**Set problem**. Find the line containing "const terracotta = new", then output it and every line after it through the end of the listing below, exactly as written.

***** Data excerpt *****

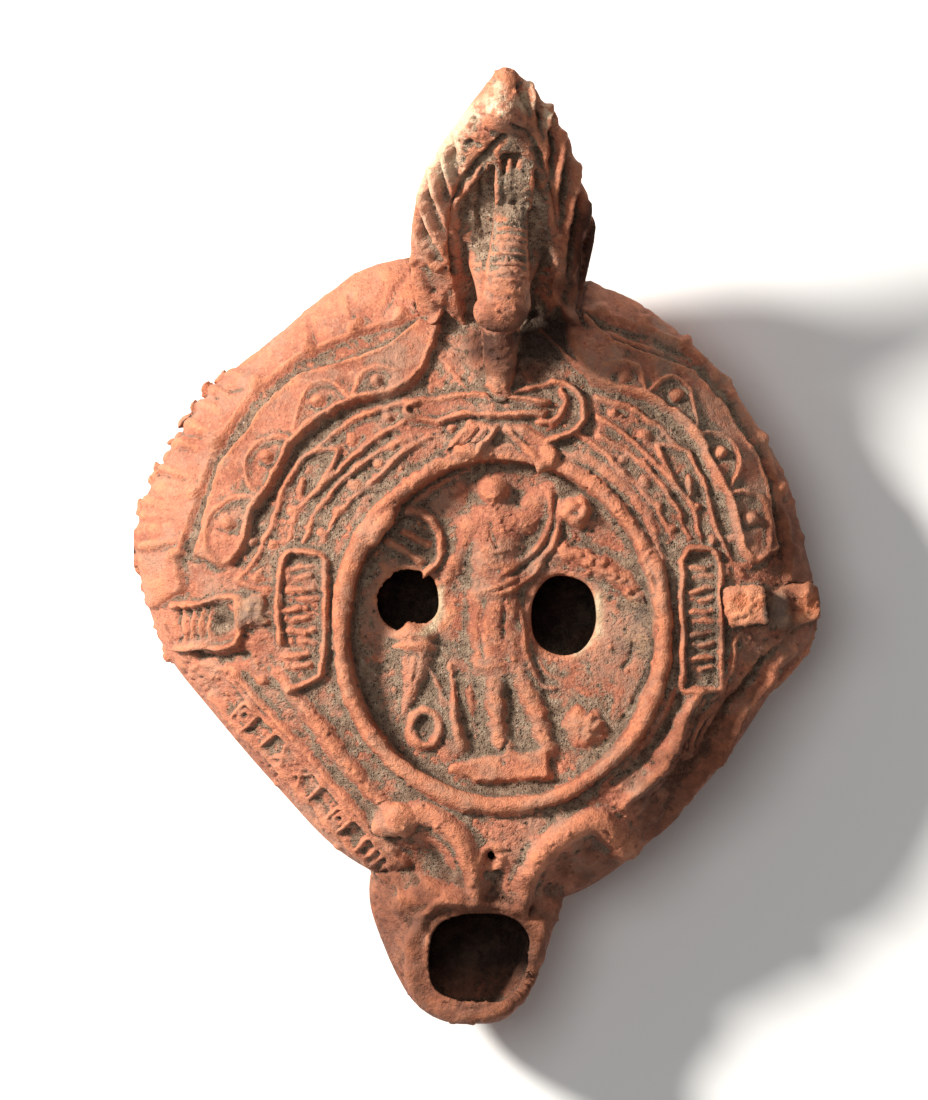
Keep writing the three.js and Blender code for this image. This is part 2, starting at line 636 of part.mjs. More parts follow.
function beastHead() {
  const brow = leafPoint(0.5, 0.6, LEAF_THICKNESS * 0.35);
  const nose = new THREE.Vector3(0.6 * PLAN, 66.2 * PLAN, brow.z - 4);
  const ribs = 5;
  const stations = Array.from({ length: 2 * ribs + 5 }, (_, i) => i / (2 * ribs + 4));
  const radius = (t) => {
    const groove = t > 0.3 && t < 0.92 ? 0.45 * Math.cos(TAU * ribs * (t - 0.3) / 0.62) : 0;
    const round = t > 0.93 ? 0.72 : 1;
    return ((3.6 + 2 * t) * round) * PLAN + groove;
  };
  const muzzle = limb(stations.map((t) => brow.clone().lerp(nose, t).add(new THREE.Vector3(0, 0, 3 * Math.sin(Math.PI * t)))),
    stations.map(radius), 7, 0.9);
  const throat = limb([
    leafPoint(0.34, 0.8, 2), new THREE.Vector3(1 * PLAN, 70 * PLAN, SHOULDER_HEIGHT + 10),
    new THREE.Vector3(1.2 * PLAN, 61 * PLAN, SHOULDER_HEIGHT + 2.4),
    new THREE.Vector3(1.2 * PLAN, 50.4 * PLAN, SHOULDER_HEIGHT + 0.6),
  ], [8.5, 6.6, 4.2, 3.4].map((r) => r * PLAN), 7, 1);
  const tufts = [-2.8, -1, 1, 2.8].map((x) => {
    const top = leafPoint(0.66, x + 0.6, LEAF_THICKNESS * 0.2);
    const low = leafPoint(0.5, x * 1.1 + 0.6, LEAF_THICKNESS * 0.42);
    return limb([top, top.clone().lerp(low, 0.5), low], [0.8, 1, 0.8], 4);
  });
  const ears = [-1, 1].map((side) => {
    const top = leafPoint(0.6, side * 4.6 + 0.6, LEAF_THICKNESS * 0.1);
    const low = leafPoint(0.32, side * 7.2 + 0.6, LEAF_THICKNESS * 0.15);
    return limb([top, top.clone().lerp(low, 0.5), low], [1.6, 3, 2], 6, 0.7);
  });
  return [muzzle, throat, ...tufts, ...ears];
}

function leafCrown() {
  const crown = leafPoint(0.9, 0, LEAF_THICKNESS * 0.16);
  const lump = limb([leafPoint(0.8, 0, LEAF_THICKNESS * 0.3), crown, leafPoint(0.98, 0, 0)], [4.2, 4, 2], 6, 0.8);
  return [lump];
}

function handle() {
  const leaf = leafStack(leafRows(), LEAF_THICKNESS * 0.35, LEAF_THICKNESS * 0.65, 0);
  const hollow = leafStack(HOLLOW_WIDTHS, LEAF_RECESS, LEAF_RECESS, LEAF_THICKNESS * 0.35);
  return [leaf.subtract(hollow), handleBack(), ...leafCrown(), ...beastHead()];
}

// The lamp

function lampSolid() {
  const relief = [
    ...standingFigure(), ...discProps(), ...ribbonKnot(), ...wing(-1), ...wing(1),
    ...strokePanel(-1), ...strokePanel(1), ...fins(), ...sidePanels(), ...leftLug(), ...rightStumps(),
    ...volutes(), ...handle(),
  ];
  const clay = union([bodyShell(), nozzleShell(), ...relief]);
  return clay.subtract(union([bodyChamber(), nozzleChamber(), ...openings()]));
}

function geometryOf(manifold) {
  const mesh = manifold.getMesh();
  const geometry = new THREE.BufferGeometry();
  geometry.setAttribute('position', new THREE.Float32BufferAttribute(mesh.vertProperties, 3));
  geometry.setIndex(Array.from(mesh.triVerts));
  return geometry;
}

// Cuts leave slivers a few microns wide: welding the corners at 0.002 mm closes them, and the clay is
// the one large body that is left
const WELD = 2e-3;

function welded(manifold) {
  const merged = mergeVertices(geometryOf(manifold), WELD);
  const vertProperties = Float32Array.from(merged.attributes.position.array);
  const triVerts = Uint32Array.from(merged.index.array);
  const bodies = new Manifold(new Mesh({ numProp: 3, vertProperties, triVerts })).decompose();
  return bodies.reduce((largest, body) => (body.volume() > largest.volume() ? body : largest));
}

const terracotta = new THREE.MeshStandardMaterial({ color: 0xb5694f, roughness: 0.9, metalness: 0 });
const clay = geometryOf(welded(lampSolid()));
clay.computeVertexNormals();
const lamp = new THREE.Mesh(clay, terracotta);
lamp.name = 'lamp';

const model = new THREE.Group();
model.add(lamp);

export default model;
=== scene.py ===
# %% [markdown]
# A large Roman oil lamp of fired clay, seen from straight above.
# The real lamp was pressed in a two-part mould, luted together and fired as one hollow piece, so it is
# one piece here too. It could be cut from a block by booleans alone, but clay has no sharp joints:
# the forms are blocked out as plain solids, fused by a voxel remesh, and the relief is then pressed
# into the fused skin, as a mould would do it.

# %% The frame
import json
import math

import bpy
import numpy as np
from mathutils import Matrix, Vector

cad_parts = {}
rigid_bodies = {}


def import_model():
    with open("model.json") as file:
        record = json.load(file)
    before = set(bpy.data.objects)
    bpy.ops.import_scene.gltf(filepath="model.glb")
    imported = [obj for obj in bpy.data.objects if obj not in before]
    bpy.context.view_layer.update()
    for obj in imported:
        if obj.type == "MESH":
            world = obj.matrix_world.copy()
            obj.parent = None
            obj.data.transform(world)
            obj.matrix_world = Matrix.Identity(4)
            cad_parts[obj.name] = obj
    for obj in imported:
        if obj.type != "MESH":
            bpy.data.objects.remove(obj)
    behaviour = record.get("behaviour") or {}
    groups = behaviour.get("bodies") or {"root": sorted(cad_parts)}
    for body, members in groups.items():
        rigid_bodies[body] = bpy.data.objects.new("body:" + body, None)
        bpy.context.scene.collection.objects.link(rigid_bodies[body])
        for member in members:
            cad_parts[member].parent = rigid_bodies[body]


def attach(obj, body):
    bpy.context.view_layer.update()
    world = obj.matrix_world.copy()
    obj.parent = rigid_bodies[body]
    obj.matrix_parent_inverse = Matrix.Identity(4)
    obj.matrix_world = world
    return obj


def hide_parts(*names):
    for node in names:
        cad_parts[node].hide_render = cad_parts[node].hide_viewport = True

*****

**The result**.
const terracotta = new THREE.MeshStandardMaterial({ color: 0xb5694f, roughness: 0.9, metalness: 0 });
const clay = geometryOf(welded(lampSolid()));
clay.computeVertexNormals();
const lamp = new THREE.Mesh(clay, terracotta);
lamp.name = 'lamp';

const model = new THREE.Group();
model.add(lamp);

export default model;
=== scene.py ===
# %% [markdown]
# A large Roman oil lamp of fired clay, seen from straight above.
# The real lamp was pressed in a two-part mould, luted together and fired as one hollow piece, so it is
# one piece here too. It could be cut from a block by booleans alone, but clay has no sharp joints:
# the forms are blocked out as plain solids, fused by a voxel remesh, and the relief is then pressed
# into the fused skin, as a mould would do it.

# %% The frame
import json
import math

import bpy
import numpy as np
from mathutils import Matrix, Vector

cad_parts = {}
rigid_bodies = {}


def import_model():
    with open("model.json") as file:
        record = json.load(file)
    before = set(bpy.data.objects)
    bpy.ops.import_scene.gltf(filepath="model.glb")
    imported = [obj for obj in bpy.data.objects if obj not in before]
    bpy.context.view_layer.update()
    for obj in imported:
        if obj.type == "MESH":
            world = obj.matrix_world.copy()
            obj.parent = None
            obj.data.transform(world)
            obj.matrix_world = Matrix.Identity(4)
            cad_parts[obj.name] = obj
    for obj in imported:
        if obj.type != "MESH":
            bpy.data.objects.remove(obj)
    behaviour = record.get("behaviour") or {}
    groups = behaviour.get("bodies") or {"root": sorted(cad_parts)}
    for body, members in groups.items():
        rigid_bodies[body] = bpy.data.objects.new("body:" + body, None)
        bpy.context.scene.collection.objects.link(rigid_bodies[body])
        for member in members:
            cad_parts[member].parent = rigid_bodies[body]


def attach(obj, body):
    bpy.context.view_layer.update()
    world = obj.matrix_world.copy()
    obj.parent = rigid_bodies[body]
    obj.matrix_parent_inverse = Matrix.Identity(4)
    obj.matrix_world = world
    return obj


def hide_parts(*names):
    for node in names:
        cad_parts[node].hide_render = cad_parts[node].hide_viewport = True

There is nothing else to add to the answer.